我們可以用 ^ 來比對字串的開頭、用 $ 來比對結尾、也可以混用，這時候不妨加入括號 ( ) 以作為個別運算的單位：

print(re.findall(r"^Tes", text)) # ['Tes']
print(re.findall(r"cate.$", text)) # ['cate.']
print(re.findall(r"^(Tesla|Musk|Trump)", text)) # ['Tesla']
print(re.findall(r"(communicate|communicate.)$", text)) # ['communicate.']

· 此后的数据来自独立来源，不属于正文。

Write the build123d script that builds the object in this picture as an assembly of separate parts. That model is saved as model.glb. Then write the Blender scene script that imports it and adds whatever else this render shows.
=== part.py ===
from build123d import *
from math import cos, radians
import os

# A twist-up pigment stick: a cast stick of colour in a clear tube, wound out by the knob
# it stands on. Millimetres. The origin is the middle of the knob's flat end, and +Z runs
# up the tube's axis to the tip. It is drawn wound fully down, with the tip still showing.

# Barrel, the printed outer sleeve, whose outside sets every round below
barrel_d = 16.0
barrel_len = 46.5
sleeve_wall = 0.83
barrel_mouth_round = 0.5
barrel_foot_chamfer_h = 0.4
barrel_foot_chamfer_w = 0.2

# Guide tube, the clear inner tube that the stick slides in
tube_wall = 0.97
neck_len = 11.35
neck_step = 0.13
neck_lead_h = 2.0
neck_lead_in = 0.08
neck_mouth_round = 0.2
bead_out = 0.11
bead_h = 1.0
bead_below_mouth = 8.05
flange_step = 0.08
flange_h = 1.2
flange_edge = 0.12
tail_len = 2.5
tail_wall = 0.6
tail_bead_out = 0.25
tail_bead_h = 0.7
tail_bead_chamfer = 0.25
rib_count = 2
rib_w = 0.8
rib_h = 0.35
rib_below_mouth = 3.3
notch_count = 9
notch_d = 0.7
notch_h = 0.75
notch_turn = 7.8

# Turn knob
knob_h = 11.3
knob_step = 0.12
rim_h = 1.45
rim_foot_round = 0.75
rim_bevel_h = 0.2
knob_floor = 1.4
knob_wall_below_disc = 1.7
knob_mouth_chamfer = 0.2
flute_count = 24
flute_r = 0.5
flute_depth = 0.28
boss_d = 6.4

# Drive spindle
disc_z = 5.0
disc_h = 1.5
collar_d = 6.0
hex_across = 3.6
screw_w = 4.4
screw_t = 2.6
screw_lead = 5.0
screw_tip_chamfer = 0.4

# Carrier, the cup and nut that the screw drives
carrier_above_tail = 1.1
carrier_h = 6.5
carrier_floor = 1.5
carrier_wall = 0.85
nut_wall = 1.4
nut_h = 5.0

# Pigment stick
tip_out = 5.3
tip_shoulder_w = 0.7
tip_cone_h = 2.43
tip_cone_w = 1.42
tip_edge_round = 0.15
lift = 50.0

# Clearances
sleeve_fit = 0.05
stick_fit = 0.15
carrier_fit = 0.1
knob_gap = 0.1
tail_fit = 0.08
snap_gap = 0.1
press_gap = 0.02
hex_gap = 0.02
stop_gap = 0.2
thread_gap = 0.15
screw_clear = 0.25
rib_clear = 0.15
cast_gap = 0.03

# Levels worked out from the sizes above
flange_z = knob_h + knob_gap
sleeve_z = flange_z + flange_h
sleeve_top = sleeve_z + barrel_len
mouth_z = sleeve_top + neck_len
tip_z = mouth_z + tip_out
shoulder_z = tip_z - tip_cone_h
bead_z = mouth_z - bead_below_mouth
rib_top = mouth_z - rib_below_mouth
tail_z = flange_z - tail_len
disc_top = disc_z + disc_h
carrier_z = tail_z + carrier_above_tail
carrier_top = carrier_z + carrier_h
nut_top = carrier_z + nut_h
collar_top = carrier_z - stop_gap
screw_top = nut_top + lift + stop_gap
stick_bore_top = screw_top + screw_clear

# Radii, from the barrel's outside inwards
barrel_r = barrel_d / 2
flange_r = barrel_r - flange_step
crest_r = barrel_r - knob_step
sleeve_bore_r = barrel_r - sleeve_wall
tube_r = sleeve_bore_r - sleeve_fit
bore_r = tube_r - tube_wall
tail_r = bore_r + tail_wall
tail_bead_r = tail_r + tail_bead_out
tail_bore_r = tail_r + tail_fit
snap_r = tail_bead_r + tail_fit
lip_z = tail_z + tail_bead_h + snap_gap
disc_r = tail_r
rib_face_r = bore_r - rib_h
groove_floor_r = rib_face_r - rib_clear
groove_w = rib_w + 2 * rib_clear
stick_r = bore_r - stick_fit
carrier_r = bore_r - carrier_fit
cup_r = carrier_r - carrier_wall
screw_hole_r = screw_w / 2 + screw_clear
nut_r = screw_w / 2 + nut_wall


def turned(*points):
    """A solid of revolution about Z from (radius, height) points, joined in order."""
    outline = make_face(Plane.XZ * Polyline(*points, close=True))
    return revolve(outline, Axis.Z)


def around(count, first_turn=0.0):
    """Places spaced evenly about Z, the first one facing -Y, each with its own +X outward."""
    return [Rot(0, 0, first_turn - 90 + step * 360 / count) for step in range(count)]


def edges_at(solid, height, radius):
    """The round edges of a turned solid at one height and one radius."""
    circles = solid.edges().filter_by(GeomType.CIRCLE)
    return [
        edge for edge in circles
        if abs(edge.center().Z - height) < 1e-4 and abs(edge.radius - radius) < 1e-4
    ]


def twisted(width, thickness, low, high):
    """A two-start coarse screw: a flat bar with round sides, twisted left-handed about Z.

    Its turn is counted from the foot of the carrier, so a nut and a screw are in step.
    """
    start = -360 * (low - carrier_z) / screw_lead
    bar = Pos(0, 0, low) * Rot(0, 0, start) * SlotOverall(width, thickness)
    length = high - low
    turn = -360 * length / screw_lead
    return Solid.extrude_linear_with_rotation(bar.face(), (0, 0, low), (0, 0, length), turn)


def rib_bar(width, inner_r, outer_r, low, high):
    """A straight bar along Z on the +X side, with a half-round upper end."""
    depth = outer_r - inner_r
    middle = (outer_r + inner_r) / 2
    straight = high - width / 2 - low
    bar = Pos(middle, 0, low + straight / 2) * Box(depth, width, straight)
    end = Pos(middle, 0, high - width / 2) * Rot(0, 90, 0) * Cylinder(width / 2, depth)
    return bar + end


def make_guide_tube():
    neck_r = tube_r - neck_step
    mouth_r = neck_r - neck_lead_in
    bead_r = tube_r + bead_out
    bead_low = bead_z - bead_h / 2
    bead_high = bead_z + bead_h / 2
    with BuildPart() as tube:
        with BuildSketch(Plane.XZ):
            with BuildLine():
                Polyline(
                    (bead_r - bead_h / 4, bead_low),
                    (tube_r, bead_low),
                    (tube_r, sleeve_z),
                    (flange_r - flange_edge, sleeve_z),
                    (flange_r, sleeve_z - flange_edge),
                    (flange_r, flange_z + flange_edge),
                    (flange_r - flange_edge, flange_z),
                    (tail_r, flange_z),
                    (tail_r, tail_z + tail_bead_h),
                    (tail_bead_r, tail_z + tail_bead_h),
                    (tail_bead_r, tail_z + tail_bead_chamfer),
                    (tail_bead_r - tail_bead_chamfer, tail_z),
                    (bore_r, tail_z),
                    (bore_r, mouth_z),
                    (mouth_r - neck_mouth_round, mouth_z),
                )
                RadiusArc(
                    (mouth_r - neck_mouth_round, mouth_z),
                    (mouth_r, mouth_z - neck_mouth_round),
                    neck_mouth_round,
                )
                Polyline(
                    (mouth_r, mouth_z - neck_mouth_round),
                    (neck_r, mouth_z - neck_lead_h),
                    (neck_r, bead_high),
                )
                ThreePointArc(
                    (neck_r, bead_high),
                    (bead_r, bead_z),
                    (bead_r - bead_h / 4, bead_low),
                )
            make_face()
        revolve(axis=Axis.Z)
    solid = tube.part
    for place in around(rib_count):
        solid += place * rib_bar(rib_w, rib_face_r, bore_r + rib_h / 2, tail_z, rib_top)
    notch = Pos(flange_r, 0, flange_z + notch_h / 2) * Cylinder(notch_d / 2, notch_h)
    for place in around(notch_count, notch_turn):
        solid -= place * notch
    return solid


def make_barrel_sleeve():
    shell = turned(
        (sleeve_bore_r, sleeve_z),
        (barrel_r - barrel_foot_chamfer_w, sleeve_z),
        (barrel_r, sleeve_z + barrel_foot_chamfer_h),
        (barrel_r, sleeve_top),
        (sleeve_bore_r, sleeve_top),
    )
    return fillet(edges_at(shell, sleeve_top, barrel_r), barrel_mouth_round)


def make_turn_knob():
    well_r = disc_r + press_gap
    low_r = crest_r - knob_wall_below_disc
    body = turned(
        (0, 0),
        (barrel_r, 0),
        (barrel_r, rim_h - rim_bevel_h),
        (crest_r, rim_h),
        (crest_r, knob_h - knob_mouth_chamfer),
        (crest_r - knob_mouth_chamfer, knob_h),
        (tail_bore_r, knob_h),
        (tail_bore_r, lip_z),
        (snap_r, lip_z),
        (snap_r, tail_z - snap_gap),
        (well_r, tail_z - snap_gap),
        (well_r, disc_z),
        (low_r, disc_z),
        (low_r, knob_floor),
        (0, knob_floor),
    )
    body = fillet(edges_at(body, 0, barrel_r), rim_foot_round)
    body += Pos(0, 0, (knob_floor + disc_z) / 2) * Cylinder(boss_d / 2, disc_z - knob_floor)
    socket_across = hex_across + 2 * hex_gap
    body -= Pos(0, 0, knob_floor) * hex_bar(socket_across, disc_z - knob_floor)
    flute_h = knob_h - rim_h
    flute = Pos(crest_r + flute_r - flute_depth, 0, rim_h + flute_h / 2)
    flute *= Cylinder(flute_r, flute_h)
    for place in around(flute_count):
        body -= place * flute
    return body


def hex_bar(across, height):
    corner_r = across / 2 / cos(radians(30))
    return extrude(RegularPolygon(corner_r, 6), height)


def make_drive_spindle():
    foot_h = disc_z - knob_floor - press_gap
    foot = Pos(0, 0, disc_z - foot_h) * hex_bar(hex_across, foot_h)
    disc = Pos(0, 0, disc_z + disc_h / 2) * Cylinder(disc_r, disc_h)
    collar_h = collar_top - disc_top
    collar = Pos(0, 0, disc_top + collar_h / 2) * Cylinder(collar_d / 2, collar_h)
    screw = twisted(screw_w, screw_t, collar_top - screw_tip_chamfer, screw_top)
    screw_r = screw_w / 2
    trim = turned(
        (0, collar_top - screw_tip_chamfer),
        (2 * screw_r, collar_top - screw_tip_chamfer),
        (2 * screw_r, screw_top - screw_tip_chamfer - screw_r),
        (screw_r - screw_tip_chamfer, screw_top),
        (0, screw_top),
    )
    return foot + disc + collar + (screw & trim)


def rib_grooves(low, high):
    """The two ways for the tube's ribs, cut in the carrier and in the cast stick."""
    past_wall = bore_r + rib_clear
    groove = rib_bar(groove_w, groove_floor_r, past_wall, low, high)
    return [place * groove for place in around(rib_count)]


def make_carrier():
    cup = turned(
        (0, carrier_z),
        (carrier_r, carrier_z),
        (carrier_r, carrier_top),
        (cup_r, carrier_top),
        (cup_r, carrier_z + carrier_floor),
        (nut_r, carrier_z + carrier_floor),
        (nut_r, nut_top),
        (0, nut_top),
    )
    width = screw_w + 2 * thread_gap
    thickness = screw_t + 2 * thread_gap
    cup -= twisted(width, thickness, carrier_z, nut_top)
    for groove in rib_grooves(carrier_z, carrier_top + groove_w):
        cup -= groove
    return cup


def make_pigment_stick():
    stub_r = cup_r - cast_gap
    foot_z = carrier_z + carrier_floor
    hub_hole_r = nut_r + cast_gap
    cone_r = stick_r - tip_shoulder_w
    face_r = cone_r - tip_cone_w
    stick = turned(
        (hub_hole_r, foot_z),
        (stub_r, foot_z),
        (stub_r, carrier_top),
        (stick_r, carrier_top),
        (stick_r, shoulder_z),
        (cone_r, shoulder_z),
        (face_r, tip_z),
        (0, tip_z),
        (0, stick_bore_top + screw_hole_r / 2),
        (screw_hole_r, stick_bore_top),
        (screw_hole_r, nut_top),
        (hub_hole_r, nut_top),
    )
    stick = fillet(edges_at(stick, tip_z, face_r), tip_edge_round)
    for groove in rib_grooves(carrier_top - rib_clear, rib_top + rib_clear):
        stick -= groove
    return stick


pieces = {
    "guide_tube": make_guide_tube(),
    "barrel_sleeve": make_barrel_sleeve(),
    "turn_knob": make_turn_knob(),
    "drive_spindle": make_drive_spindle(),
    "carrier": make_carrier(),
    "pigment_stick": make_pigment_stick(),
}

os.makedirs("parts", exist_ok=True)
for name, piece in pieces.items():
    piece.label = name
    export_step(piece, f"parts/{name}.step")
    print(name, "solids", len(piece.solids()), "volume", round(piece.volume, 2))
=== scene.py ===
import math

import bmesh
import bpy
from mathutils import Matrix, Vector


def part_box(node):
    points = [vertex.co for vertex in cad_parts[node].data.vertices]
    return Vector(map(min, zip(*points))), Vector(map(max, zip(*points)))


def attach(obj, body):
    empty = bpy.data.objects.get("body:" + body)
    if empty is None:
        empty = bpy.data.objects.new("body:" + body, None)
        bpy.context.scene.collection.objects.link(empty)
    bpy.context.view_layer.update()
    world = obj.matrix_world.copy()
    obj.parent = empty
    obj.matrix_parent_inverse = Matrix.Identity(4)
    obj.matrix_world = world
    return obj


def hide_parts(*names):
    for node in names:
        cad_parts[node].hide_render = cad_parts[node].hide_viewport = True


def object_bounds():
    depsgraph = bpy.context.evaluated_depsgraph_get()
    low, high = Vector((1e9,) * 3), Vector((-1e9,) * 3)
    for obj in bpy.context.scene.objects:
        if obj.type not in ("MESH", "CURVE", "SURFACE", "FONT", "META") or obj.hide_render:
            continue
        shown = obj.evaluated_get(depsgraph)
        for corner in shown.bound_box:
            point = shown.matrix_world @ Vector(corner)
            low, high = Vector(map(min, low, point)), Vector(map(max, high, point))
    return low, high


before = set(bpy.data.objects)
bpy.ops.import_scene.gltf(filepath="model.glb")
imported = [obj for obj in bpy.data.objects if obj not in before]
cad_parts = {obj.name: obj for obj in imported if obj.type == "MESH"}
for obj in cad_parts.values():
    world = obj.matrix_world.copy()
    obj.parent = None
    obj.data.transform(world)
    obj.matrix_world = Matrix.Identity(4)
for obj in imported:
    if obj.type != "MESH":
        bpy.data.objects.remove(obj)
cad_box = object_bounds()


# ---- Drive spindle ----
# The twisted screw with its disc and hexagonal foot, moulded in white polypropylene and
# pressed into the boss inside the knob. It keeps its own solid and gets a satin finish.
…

在英文中，美英兩國習慣的拼寫方法不盡相同，如 honor v.s. honour、 realize v.s. realise 、 catalog v.s. catalogue 等等，我們可以由以下問題進行pattern的設計：

Q: 是否含有 honor 或 honour，連同開頭大小寫一並考慮？
A: 將 ? （optional quantifier）加在計算字符 u 之後，表示有無含 u 皆符合（只出現一次或未出現），再將所有符合的字元 H 和 h（並非字串）寫入[ ]（character set）。
程式碼及執行結果如下：

text = "On my honor, I will be there."

# Searches for "honor" or "honour"
# starting with a capital or lowercase letter
print(re.findall(r"[Hh]onou?r", text)) # ['honor']

時常在歌詞裡我們可以看見重複出現的字母：

Ohhhhhhh woahhhhhh When will you realize baby you're worth it Don't have to do anything to earn it. Baby you're perfect You deserve it ... ot something to say. Ohhhhhhh woahhhhhh When will you realize baby you're worth it Don't have to do anything to earn it. Baby you're perfect You deserve it ... ot something to say. Ohhhhhhh woahhhhhh When will you realize b

歌詞來源：You're Worth It - Cimorelli

若我們想要抓出所有充滿疊字的狀聲詞，可以使出 { } （fixed quantifier）。先選定重複出現的字符 \w （代指所有大小寫英文字母、阿拉伯數字0到9以及底線 _ 的字元，其表達式也可以記為 [A-Za-z0-9_]），再指定其重複次數（ {min,} : 至少出現 min 次、 {,Max} ：最多出現 Max 次、 {min,Max} ：介於兩者之間）來設計pattern：

lyrics = \
"Ohhhhhhh woahhhhhh When will you realize baby you're worth it Don't have to do anything to earn it. Baby you're perfect You deserve it ... ot something to say. Ohhhhhhh woahhhhhh When will you realize baby you're worth it Don't have to do anything to earn it. Baby you're perfect You deserve it ... ot something to say. Ohhhhhhh woahhhhhh When will you realize b"

print(re.findall(r"\w{1,3}h{3,}", lyrics)) # ['Ohhhhhhh', 'woahhhhhh', 'Ohhhhhhh', 'woahhhhhh', 'Ohhhhhhh', 'woahhhhhh']

有沒有開始感受到正則表達式的魔力了呢？關於正則表達式的基本概念就先寫到這裡，明天繼續努力！